Kim called the South’s treatment of the North Korean visitors “very impressive”, the report said.
Those comments came after his younger sister, Kim Yo-jong, and other top regime officials returned from their trip to the Games.
he younger Kim’s visit to South Korea was the first for a member of the North’s ruling dynasty.
The decision pushed back the annual military exercises known as Foal Eagle, which are normally held between February and April to test the readiness of the two countries’ militaries.
The move contrasted with the hard-line rhetoric Trump had used against North Korea amid a series of intercontinental missile tests and nuclear detonations by Pyongyang in 2017.
North Korea routinely objects to the military exercises, calling them a rehearsal for an invasion by the US.
From 1996 to 2001, Klingner was the CIA’s deputy division chief for Korean affairs, responsible for the analysis of political, military, economic and leadership issues for the US president and other senior policymakers, according to the Heritage Foundation, a think tank that advocates strong military engagement in regions where the US faces geopolitical adversaries.
Domestic politics, including protests by South Koreans against efforts to unite the North and South Korean Olympic teams, also point to the limitations of North Korea’s wedge strategy, some of the panellists said.
While spectators cheered the inter-Korean women’s Olympic hockey team at game time, some South Koreans demonstrated against the removal of six South Korean players to make room for members from the North.
“A few hundred” demonstrators also chanted outside Seoul’s central railway station last month to protest the inclusion of North Korean athletes, the Los Angeles Times reported.
In another incident, dozens of riot police with shields had to keep order as throngs of angry protesters greeted a ferry bringing a 140-member North Korean orchestra into South Korea’s Mukho Port last week, Reuters reported.
The demonstrators waved South Korean and US flags while singing the South Korean national anthem, the report said, noting that no unified Korea flags were spotted in the crowd.
Moon has become more centrist and pragmatic on North Korea than he was before his election last year, said Su Mi Terry, who served as a senior North Korea analyst in the CIA under former President George W. Bush.
Moon’s change of strategy stands out in contrast to the style of his impeached predecessor, Park Geun-hye, who pursued a hard-line stance against Pyongyang.

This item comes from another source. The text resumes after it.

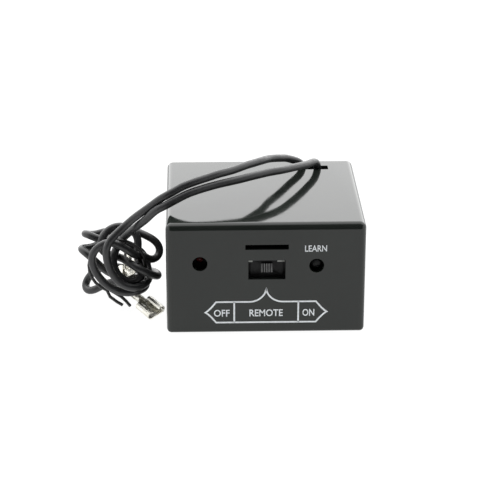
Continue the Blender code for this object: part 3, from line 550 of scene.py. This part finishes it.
def show_copies(body, nodes):
    """Merged copies that stand for frame nodes and ride on their body."""
    finishes = all_finishes()
    for node in nodes:
        slot = slot_of(node)
        skin = merged_copy(node, finishes[slot])
        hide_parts(node)
        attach(skin, body)


# ---------------------------------------------------------------- leads


def even_curve(knots, spacing):
    """Points evenly spaced on a centripetal Catmull-Rom curve through the knots, and the knot that each
    point comes after, as a fraction."""
    knots = np.array(knots, float)
    knots = np.vstack([2 * knots[0] - knots[1], knots, 2 * knots[-1] - knots[-2]])
    span = np.sqrt(np.linalg.norm(np.diff(knots, axis=0), axis=1))
    time = np.concatenate([[0.0], np.cumsum(span)])
    share = np.linspace(0.0, 1.0, 16, endpoint=False)
    first = np.arange(1, len(knots) - 2)
    moment = (time[first][:, None] + share * (time[first + 1] - time[first])[:, None]).ravel()
    number = np.repeat(first, len(share))

    def blend(left, right, left_time, right_time):
        weight = ((moment - left_time) / (right_time - left_time))[:, None]
        return left * (1.0 - weight) + right * weight

    corner = [knots[number + offset] for offset in (-1, 0, 1, 2)]
    when = [time[number + offset] for offset in (-1, 0, 1, 2)]
    one = [blend(corner[k], corner[k + 1], when[k], when[k + 1]) for k in range(3)]
    two = [blend(one[k], one[k + 1], when[k], when[k + 2]) for k in range(2)]
    dense = np.vstack([blend(two[0], two[1], when[1], when[2]), knots[-2:-1]])
    knot = np.concatenate([(number - 1) + np.tile(share, len(first)), [len(knots) - 3]])
    length = np.concatenate([[0.0], np.cumsum(np.linalg.norm(np.diff(dense, axis=0), axis=1))])
    wanted = np.linspace(0.0, length[-1], max(2, round(length[-1] / spacing) + 1))
    points = np.stack([np.interp(wanted, length, dense[:, axis]) for axis in range(3)], axis=1)
    return points, np.interp(wanted, length, knot)


def turned_box(middle, turns, half):
    """A terminal as a box: middle, its three axes as rows, half sizes."""
    axes = np.array(Euler([math.radians(turn) for turn in turns]).to_matrix()).T
    return np.array(middle), axes, np.array(half)


def settled(leads, radius):
    """The leads relaxed together into turns that touch but don't cut each other.

    Each round: a wire's points move towards the fourth difference of their neighbours, so that bends spread
    out; they're drawn a little towards their knots; segments take back their length; and points nearer than
    a wire's thickness to another turn, the tie, a terminal, the case's side or the floor are moved out."""
    curves = [even_curve(lead + turns, SETTLE_SPACING) for lead, turns in leads]
    points = np.vstack([curve[0] for curve in curves])
    wire = np.concatenate([np.full(len(curve[0]), number) for number, curve in enumerate(curves)])
    free = np.ones(len(points))
    start = 0
    last = []
    for (lead, _), (curve, knot) in zip(leads, curves):
        free[start:start + len(curve)][knot < len(lead)] = 0.0
        free[start + len(curve) - 3:start + len(curve)] = 0.0
        start += len(curve)
        last.append(start - 1)
    aim = points.copy()
    thickness = radius * 2.0 * SETTLE_OVER
    here = np.nonzero(wire[:-1] == wire[1:])[0]
    there = here + 1
    rest = np.linalg.norm(points[there] - points[here], axis=1)
    middle = np.arange(2, len(points) - 2)
    middle = middle[wire[middle - 2] == wire[middle + 2]]
    one, other = np.triu_indices(len(points), 2)
    apart = ~((wire[one] == wire[other]) & ((other - one) * SETTLE_SPACING < SETTLE_SKIP * 2.0 * radius))
    apart &= (free[one] + free[other]) > 0.0
    one, other = one[apart], other[apart]
    boxes = [turned_box(*box) for box in TERMINAL_BOXES]
    index = np.arange(len(points))
    own_second = index > last[1] - 7
    own_first = (index > last[0] - 5) & (index <= last[0])
    own_end = (own_second, own_second, own_first, own_first)
    for number in range(SETTLE_ROUNDS):
        if number % 10 == 0:
            gap = np.linalg.norm(points[one] - points[other], axis=1)
            close = gap < thickness + SETTLE_WATCH
            near_one, near_other = one[close], other[close]
        bend = (points[middle - 2] - 4 * points[middle - 1] + 6 * points[middle]
                - 4 * points[middle + 1] + points[middle + 2])
        points[middle] -= SETTLE_BEND * bend * free[middle][:, None]
        points += SETTLE_PULL * (aim - points) * free[:, None]
        for _ in range(3):
            step = points[there] - points[here]
            length = np.linalg.norm(step, axis=1)
            share = np.maximum(free[here] + free[there], 1.0)
            change = ((length - rest) / length / share)[:, None] * step * 0.5
            np.add.at(points, here, change * free[here][:, None])
            np.add.at(points, there, -change * free[there][:, None])
        step = points[near_one] - points[near_other]
        length = np.linalg.norm(step, axis=1)
        touch = length < thickness
        left, right, step, length = near_one[touch], near_other[touch], step[touch], length[touch]
        share = np.maximum(free[left] + free[right], 1.0)
        push = ((thickness - length) / share * 0.5 / length)[:, None] * step
        total, count = np.zeros_like(points), np.zeros(len(points))
        np.add.at(total, left, push * free[left][:, None])
        np.add.at(total, right, -push * free[right][:, None])
        np.add.at(count, left, 1.0)
        np.add.at(count, right, 1.0)
        points += total / np.maximum(count, 1.0)[:, None] * SETTLE_SPREAD
        clear_of_tie(points, free, radius)
        for (centre, axes, half), own in zip(boxes, own_end):
            clear_of_box(points, (free > 0.0) & ~own, centre, axes, half, radius + BOX_GAP)
        points[(free > 0.0) & (points[:, 2] < radius + FLOOR_GAP), 2] = radius + FLOOR_GAP
        side = case_low[0] - radius - SIDE_GAP
        points[(free > 0.0) & (points[:, 0] > side) & (points[:, 2] < CASE_TOP), 0] = side
    return [points[wire == number] for number in range(len(leads))]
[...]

That transition signals that the Seoul-Washington alliance is likely to withstand what some have called Pyongyang’s “charm offensive”, said Terry, who is Korea Chair and a senior fellow at the Washington-based Centre for Strategic & International Studies.
“Even if [Moon] has a summit with Kim Jong-un, I think it’s going to be hard to repeat the kind of dynamics of 2000 under former President Kim Dae-jung,” she said. “The Moon administration keeps saying that it learned from the Kim Dae-jung years.”
In 1998, then-South Korean President Kim announced the start of his “sunshine policy”, which signalled a more accommodating tone on North Korea as a way to reduce friction and antagonism between Pyongyang, Seoul and the US.
That policy has been seen as a failure, particularly as North Korea pursued its nuclear weapons programme in subsequent years.
“There’s a domestic constraint too,” Terry said. “It’s evident from the backlash over the Olympics, over walking under the united Korea flag and the unified female hockey team.”
The criticism of these gestures “didn’t only come from conservatives but also from many in the younger generation,” she said. “There’s only so much [Moon] can give in terms of unilateral concessions to North Korea.”
South Korea’s resolve has become crucial in the effort to restrain Pyongyang amid inconsistent messages out of Washington, Terry and Klingner said.
Terry cited US Secretary of State Rex Tillerson’s comment in December that the US was ready to talk with North Korea without preconditions, a statement that White House spokeswoman Sarah Huckabee Sanders immediately contravened.
“There’s extra confusion coming out of this administration because coordination is not what it used to be or what it should be,” Terry said.
Klingner agreed.
“Those of us in Washington who follow this are confused at times by what the US administration’s policy is on North Korea,” he said.
“There’s a lot of contradictory statements and we debate amongst ourselves as to whether it’s part of a comprehensive good-cop-bad-cop strategy.
“If those of us who follow it full time are confused,” he said, “we can only imagine how our allies and opponents are viewing it.”